═══ EXCERPTED RECORDS

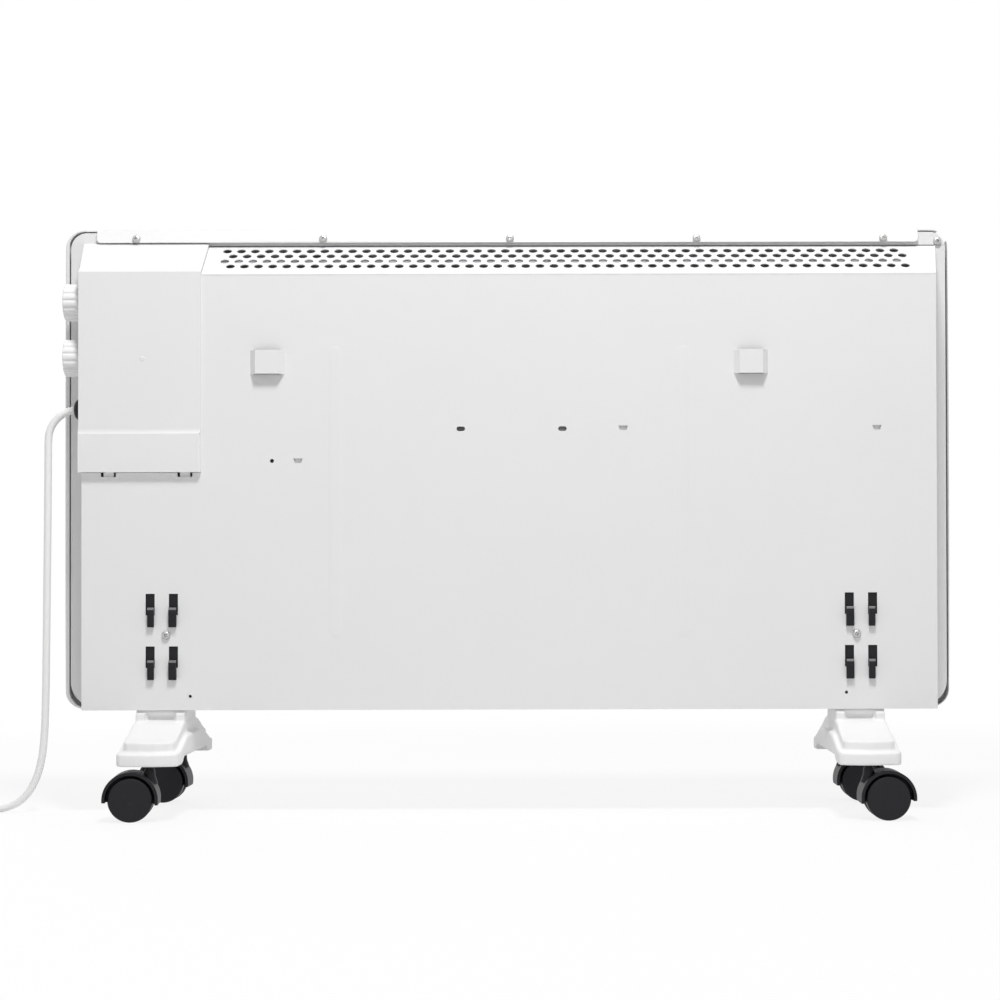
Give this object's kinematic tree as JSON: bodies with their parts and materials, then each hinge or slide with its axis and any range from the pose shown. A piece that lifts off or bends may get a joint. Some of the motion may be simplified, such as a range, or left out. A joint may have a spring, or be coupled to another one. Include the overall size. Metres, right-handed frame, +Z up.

══════
═══ EXCERPTED RECORDS

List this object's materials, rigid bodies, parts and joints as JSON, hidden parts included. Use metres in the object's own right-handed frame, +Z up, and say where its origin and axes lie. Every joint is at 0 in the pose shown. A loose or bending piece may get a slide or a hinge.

══════
═══ EXCERPTED RECORDS

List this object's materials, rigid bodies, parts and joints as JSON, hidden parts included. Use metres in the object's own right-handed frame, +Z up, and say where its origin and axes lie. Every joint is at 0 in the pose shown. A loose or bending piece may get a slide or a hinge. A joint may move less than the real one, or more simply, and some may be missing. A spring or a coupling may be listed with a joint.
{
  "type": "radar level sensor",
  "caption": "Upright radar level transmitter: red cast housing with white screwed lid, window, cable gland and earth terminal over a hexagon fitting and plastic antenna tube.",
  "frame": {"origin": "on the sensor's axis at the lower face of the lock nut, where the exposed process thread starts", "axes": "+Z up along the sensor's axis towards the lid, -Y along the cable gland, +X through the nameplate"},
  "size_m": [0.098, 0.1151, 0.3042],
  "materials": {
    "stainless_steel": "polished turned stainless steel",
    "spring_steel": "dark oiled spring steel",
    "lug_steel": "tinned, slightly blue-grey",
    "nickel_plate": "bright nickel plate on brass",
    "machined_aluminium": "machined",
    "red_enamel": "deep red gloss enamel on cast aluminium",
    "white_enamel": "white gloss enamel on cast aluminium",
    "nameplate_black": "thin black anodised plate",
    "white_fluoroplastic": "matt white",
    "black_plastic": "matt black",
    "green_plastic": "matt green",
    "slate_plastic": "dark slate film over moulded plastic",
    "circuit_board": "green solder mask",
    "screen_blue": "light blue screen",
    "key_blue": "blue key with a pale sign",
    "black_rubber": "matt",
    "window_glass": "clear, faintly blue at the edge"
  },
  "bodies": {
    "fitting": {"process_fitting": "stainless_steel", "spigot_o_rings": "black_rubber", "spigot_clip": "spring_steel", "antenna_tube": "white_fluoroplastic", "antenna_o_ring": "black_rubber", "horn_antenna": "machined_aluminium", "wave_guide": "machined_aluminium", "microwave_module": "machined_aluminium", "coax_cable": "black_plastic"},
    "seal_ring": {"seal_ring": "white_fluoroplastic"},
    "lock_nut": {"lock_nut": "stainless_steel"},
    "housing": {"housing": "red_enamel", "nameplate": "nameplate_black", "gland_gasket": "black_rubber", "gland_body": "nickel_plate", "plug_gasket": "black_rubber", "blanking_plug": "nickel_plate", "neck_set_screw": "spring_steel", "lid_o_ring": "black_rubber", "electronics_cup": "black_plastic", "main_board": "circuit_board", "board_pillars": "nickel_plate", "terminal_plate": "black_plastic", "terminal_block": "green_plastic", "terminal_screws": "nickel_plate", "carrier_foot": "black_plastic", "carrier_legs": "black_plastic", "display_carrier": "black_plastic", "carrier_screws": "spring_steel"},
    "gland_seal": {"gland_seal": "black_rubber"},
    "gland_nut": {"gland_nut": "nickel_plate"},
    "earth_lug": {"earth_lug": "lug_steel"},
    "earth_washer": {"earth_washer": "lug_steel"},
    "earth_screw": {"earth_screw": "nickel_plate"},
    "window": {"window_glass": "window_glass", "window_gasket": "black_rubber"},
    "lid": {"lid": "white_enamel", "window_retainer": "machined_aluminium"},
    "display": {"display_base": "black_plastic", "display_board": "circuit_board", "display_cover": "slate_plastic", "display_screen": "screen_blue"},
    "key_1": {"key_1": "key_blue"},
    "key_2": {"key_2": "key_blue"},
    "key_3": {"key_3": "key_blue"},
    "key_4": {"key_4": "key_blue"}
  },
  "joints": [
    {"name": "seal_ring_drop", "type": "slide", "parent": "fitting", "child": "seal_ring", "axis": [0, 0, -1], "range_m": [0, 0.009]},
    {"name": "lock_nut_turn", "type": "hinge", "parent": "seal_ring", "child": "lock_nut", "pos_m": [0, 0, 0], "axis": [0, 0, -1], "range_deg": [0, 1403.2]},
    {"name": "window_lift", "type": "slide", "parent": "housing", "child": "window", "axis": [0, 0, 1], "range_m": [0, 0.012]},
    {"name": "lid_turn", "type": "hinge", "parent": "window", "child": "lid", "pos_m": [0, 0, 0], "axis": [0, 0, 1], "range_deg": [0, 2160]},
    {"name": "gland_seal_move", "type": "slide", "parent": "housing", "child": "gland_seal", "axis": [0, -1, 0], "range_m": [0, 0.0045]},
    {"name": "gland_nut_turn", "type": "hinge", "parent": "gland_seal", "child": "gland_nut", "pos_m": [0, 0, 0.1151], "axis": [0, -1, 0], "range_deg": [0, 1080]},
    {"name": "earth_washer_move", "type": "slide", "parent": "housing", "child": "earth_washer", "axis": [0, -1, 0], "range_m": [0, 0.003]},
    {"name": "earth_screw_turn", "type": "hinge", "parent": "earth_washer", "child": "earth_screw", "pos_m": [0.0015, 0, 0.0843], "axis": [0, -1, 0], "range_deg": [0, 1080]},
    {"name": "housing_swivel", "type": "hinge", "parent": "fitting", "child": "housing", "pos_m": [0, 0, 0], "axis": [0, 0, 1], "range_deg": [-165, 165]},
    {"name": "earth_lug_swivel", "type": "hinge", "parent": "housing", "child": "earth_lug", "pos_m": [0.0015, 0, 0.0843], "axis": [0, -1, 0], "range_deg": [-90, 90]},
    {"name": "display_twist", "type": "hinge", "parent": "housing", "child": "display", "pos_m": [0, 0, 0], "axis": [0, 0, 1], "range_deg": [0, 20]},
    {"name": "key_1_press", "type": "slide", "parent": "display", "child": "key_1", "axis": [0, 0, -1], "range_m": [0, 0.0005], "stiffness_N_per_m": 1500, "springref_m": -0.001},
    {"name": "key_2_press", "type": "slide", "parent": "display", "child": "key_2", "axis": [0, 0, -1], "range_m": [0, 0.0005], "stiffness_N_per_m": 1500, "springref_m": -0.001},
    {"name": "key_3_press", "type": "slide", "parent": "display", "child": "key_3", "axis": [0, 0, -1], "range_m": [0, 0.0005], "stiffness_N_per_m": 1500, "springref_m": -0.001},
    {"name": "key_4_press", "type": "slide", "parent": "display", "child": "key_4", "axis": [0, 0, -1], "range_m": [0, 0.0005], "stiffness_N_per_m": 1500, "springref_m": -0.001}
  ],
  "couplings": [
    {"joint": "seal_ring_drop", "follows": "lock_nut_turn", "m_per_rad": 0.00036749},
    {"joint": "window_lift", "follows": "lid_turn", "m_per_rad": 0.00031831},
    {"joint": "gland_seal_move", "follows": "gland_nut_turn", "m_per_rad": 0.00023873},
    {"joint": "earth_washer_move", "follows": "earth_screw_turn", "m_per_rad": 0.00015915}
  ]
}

══════

Sift the material for lines with the string "frame". Copy each one found.

Give this object's kinematic tree as JSON: bodies with their parts and materials, then each hinge or slide with its axis and any range from the pose shown. A piece that lifts off or bends may get a joint. Some of the motion may be simplified, such as a range, or left out. A joint may have a spring, or be coupled to another one. Include the overall size. Metres, right-handed frame, +Z up.
List this object's materials, rigid bodies, parts and joints as JSON, hidden parts included. Use metres in the object's own right-handed frame, +Z up, and say where its origin and axes lie. Every joint is at 0 in the pose shown. A loose or bending piece may get a slide or a hinge.
List this object's materials, rigid bodies, parts and joints as JSON, hidden parts included. Use metres in the object's own right-handed frame, +Z up, and say where its origin and axes lie. Every joint is at 0 in the pose shown. A loose or bending piece may get a slide or a hinge. A joint may move less than the real one, or more simply, and some may be missing. A spring or a coupling may be listed with a joint.
  "frame": {"origin": "on the sensor's axis at the lower face of the lock nut, where the exposed process thread starts", "axes": "+Z up along the sensor's axis towards the lid, -Y along the cable gland, +X through the nameplate"},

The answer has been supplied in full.